Rows from a 3D modeling dataset

--- Begin ---

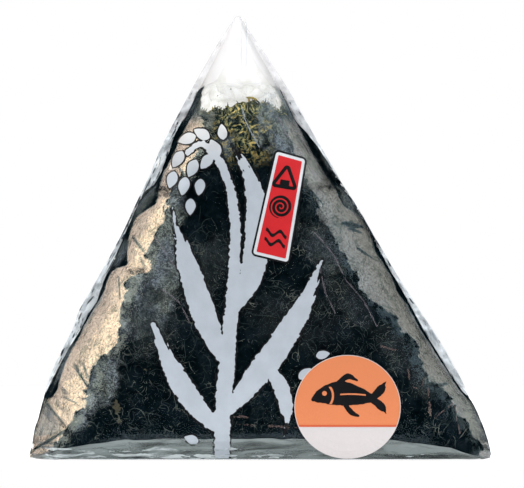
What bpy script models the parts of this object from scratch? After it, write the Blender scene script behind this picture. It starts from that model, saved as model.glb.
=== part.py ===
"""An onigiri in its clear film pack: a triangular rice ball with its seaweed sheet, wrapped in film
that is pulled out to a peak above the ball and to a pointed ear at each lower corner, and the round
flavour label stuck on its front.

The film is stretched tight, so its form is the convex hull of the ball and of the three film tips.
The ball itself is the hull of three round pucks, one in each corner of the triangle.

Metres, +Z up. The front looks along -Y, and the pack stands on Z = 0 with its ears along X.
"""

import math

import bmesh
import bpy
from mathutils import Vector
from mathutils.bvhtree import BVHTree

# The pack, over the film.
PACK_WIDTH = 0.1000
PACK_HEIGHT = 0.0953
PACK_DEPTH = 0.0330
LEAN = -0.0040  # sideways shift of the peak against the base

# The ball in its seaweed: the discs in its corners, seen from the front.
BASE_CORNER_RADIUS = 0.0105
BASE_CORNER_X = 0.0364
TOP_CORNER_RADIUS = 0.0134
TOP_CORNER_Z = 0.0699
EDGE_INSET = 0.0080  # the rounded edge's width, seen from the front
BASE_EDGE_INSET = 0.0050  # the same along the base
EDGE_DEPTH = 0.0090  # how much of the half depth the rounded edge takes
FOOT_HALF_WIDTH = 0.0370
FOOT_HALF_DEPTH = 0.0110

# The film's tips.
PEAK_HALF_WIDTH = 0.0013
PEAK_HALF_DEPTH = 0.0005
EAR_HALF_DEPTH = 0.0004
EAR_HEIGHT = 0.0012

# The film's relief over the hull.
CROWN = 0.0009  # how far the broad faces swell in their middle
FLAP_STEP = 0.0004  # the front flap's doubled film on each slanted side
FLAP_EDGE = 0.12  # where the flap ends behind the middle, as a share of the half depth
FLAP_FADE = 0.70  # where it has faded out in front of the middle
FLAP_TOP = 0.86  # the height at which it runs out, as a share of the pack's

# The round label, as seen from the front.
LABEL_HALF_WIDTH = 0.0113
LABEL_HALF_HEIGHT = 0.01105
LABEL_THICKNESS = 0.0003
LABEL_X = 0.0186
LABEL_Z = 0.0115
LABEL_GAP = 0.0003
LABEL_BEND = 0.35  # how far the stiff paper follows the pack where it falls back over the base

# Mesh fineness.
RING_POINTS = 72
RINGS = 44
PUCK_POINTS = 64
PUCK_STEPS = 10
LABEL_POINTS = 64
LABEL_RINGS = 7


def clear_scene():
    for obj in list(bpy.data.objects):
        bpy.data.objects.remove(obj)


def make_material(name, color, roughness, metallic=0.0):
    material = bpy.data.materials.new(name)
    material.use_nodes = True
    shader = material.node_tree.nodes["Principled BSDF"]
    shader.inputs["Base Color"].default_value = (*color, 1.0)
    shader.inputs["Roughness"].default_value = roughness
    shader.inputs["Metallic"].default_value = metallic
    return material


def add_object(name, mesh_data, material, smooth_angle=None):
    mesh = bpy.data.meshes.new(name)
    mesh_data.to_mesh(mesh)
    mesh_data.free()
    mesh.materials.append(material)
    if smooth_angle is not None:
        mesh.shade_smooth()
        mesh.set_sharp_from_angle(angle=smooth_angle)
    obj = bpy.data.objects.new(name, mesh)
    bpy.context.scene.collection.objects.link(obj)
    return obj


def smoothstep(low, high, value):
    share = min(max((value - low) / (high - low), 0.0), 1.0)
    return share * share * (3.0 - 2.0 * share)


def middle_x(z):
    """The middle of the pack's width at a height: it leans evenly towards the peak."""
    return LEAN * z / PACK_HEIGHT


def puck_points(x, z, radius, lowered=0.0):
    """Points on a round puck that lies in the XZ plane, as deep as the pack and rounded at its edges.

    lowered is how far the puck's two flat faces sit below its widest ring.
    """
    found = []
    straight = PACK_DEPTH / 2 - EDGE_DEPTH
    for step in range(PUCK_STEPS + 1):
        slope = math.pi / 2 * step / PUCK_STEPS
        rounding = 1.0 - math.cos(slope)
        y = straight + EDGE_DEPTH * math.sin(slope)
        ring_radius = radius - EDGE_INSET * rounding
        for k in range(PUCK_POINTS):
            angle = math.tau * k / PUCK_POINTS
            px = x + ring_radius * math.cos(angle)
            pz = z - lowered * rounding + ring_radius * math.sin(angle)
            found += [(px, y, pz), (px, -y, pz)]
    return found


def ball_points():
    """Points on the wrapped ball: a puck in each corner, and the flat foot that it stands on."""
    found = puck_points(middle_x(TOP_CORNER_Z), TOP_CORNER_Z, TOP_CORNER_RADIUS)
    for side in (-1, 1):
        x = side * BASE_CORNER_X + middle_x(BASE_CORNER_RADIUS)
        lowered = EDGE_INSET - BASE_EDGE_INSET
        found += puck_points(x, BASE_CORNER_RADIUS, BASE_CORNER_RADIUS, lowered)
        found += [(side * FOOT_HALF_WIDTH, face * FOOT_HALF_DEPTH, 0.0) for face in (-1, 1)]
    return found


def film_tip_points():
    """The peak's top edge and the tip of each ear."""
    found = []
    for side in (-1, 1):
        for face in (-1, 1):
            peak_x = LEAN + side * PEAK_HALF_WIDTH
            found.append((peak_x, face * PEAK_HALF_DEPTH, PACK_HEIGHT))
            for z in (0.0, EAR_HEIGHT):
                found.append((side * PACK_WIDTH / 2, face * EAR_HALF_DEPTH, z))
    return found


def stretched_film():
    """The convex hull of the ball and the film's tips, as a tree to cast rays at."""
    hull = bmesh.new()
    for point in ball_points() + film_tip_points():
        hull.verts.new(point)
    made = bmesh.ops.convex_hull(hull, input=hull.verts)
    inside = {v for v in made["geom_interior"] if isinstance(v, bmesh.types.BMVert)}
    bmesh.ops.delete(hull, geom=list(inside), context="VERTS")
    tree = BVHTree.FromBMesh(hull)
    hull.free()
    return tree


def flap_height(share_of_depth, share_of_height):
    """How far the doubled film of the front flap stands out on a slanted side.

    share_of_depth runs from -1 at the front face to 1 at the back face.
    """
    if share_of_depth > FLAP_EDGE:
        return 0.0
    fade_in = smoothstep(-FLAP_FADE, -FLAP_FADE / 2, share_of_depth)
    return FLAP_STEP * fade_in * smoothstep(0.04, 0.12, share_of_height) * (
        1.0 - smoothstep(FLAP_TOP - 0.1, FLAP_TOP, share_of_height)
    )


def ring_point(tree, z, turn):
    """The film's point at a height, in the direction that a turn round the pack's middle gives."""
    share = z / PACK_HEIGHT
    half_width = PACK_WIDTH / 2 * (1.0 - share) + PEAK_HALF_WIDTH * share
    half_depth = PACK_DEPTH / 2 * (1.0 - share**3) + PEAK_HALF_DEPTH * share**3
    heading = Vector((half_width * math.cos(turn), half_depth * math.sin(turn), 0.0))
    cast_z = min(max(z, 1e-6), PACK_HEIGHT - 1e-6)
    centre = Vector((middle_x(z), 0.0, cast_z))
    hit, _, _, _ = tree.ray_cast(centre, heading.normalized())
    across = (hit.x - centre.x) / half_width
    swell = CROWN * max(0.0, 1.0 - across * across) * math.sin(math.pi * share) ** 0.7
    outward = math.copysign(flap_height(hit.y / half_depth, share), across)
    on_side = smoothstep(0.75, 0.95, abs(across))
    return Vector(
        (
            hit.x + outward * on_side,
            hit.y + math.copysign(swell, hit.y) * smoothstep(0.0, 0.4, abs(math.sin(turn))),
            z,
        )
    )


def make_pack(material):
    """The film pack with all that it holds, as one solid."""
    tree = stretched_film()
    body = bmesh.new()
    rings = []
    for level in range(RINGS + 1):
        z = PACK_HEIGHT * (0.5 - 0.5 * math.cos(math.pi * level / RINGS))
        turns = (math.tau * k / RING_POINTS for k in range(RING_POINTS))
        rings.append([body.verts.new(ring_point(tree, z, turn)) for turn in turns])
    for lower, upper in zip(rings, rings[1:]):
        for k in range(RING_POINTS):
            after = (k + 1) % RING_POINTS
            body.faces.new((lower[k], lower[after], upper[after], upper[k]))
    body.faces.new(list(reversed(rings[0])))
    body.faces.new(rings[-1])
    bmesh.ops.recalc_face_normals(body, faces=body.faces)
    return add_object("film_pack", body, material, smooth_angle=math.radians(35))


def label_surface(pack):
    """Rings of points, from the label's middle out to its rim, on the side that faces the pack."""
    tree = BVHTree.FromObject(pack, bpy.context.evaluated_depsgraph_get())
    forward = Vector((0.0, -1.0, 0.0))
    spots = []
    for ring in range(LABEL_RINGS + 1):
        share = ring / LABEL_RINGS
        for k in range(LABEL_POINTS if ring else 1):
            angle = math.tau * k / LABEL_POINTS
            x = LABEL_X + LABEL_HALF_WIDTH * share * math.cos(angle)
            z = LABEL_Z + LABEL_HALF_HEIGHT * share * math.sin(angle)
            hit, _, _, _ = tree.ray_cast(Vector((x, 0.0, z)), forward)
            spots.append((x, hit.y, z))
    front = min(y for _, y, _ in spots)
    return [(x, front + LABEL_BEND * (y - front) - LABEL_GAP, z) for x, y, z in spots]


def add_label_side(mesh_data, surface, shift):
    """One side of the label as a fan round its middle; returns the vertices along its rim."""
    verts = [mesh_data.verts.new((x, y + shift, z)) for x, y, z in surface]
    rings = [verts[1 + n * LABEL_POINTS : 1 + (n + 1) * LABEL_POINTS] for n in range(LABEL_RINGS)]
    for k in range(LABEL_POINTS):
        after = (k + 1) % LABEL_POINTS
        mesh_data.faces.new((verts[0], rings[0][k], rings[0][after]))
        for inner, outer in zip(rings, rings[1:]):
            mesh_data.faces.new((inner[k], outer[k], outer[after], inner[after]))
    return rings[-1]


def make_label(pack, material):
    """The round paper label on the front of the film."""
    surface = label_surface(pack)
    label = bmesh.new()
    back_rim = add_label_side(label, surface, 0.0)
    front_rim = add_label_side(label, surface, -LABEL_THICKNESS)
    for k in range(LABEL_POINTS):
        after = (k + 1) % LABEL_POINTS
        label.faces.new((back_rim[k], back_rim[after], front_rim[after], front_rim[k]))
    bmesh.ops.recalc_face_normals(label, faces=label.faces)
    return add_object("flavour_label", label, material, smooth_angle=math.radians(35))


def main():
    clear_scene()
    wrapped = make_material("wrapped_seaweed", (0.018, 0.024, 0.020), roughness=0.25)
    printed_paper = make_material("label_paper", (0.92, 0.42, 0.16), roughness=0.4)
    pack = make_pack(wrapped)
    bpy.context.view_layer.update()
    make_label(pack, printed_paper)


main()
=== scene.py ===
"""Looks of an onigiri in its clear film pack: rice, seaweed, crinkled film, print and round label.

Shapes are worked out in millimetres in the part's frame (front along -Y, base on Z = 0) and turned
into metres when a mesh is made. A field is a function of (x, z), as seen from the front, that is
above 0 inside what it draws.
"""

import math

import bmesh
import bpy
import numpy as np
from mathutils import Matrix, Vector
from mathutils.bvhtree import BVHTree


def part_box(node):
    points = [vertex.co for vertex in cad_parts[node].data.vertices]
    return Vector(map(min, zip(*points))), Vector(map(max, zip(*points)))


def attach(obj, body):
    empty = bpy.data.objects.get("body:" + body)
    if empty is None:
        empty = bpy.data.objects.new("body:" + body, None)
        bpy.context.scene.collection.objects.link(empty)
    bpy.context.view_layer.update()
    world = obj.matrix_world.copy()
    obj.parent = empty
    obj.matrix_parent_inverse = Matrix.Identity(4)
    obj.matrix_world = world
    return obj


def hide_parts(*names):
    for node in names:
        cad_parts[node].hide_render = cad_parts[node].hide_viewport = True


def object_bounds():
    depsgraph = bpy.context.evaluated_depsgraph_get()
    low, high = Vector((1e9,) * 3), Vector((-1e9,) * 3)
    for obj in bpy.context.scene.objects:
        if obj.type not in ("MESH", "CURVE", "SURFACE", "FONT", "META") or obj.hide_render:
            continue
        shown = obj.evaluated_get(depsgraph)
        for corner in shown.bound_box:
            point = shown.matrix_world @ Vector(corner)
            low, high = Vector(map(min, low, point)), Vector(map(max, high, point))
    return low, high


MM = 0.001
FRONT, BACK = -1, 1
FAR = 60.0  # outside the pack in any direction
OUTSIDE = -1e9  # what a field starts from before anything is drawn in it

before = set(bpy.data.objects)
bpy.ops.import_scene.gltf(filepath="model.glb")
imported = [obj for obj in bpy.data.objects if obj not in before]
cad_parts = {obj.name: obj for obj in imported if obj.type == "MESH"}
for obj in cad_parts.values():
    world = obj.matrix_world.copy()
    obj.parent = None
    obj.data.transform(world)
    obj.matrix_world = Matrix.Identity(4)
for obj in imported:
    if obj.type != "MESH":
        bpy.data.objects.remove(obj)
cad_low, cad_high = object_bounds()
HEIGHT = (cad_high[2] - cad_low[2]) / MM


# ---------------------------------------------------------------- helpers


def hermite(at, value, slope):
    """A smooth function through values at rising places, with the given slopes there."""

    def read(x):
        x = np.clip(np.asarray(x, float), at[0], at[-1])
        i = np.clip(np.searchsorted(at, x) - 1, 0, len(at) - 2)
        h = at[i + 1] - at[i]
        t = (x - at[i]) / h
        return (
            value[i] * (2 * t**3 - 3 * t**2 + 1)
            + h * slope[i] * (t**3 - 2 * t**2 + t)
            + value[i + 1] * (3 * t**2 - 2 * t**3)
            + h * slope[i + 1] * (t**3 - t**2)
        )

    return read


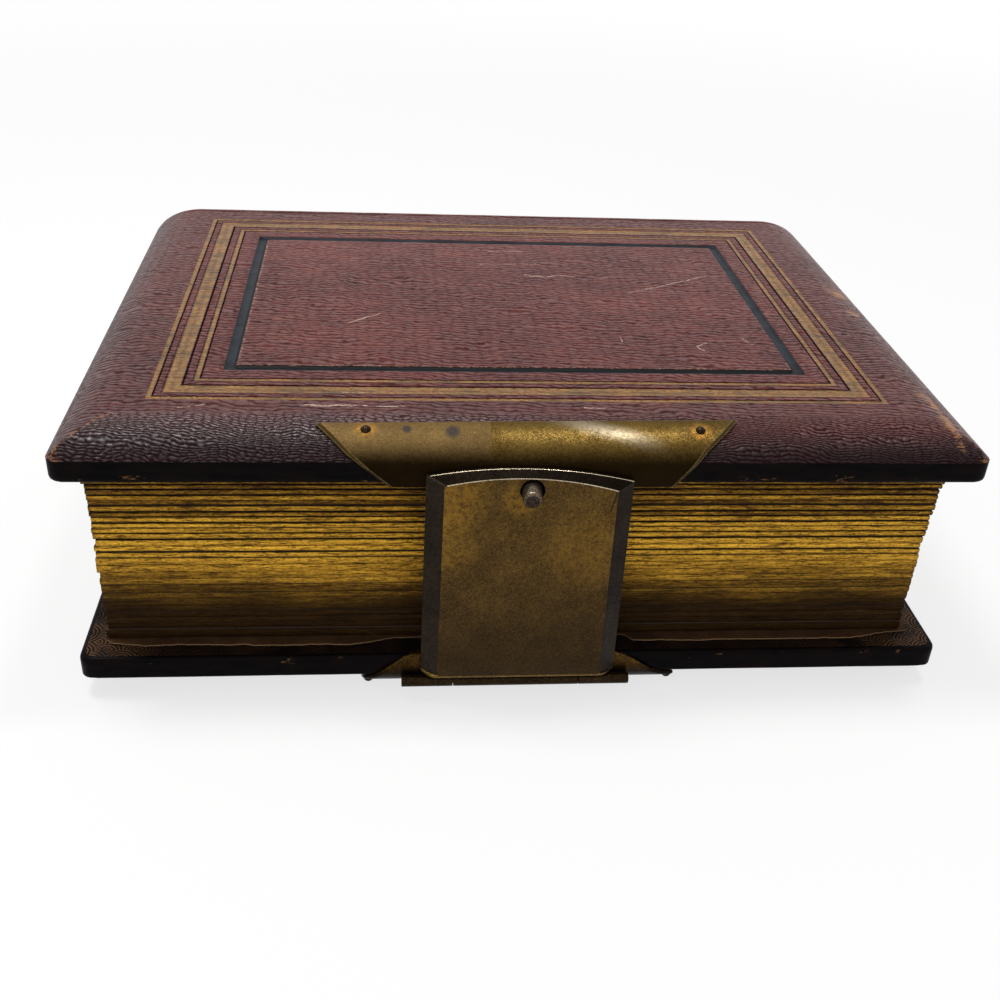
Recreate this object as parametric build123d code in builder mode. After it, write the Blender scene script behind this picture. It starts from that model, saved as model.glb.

--- End ---

▶ _Problem requirements_:
From the first line of the records above to the line that contains "LEAN = -0.0040", quote each line exactly.

▶ _Task result_:
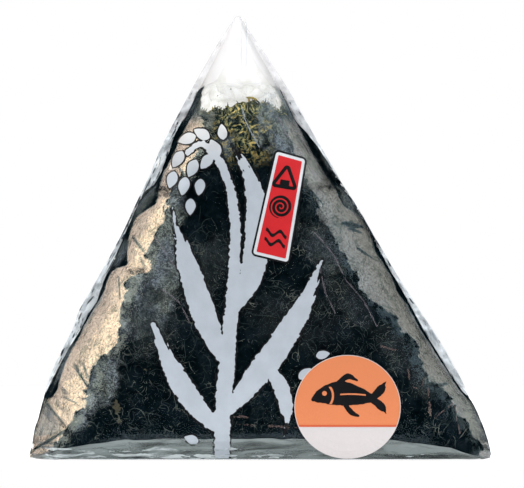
What bpy script models the parts of this object from scratch? After it, write the Blender scene script behind this picture. It starts from that model, saved as model.glb.
=== part.py ===
"""An onigiri in its clear film pack: a triangular rice ball with its seaweed sheet, wrapped in film
that is pulled out to a peak above the ball and to a pointed ear at each lower corner, and the round
flavour label stuck on its front.

The film is stretched tight, so its form is the convex hull of the ball and of the three film tips.
The ball itself is the hull of three round pucks, one in each corner of the triangle.

Metres, +Z up. The front looks along -Y, and the pack stands on Z = 0 with its ears along X.
"""

import math

import bmesh
import bpy
from mathutils import Vector
from mathutils.bvhtree import BVHTree

# The pack, over the film.
PACK_WIDTH = 0.1000
PACK_HEIGHT = 0.0953
PACK_DEPTH = 0.0330
LEAN = -0.0040  # sideways shift of the peak against the base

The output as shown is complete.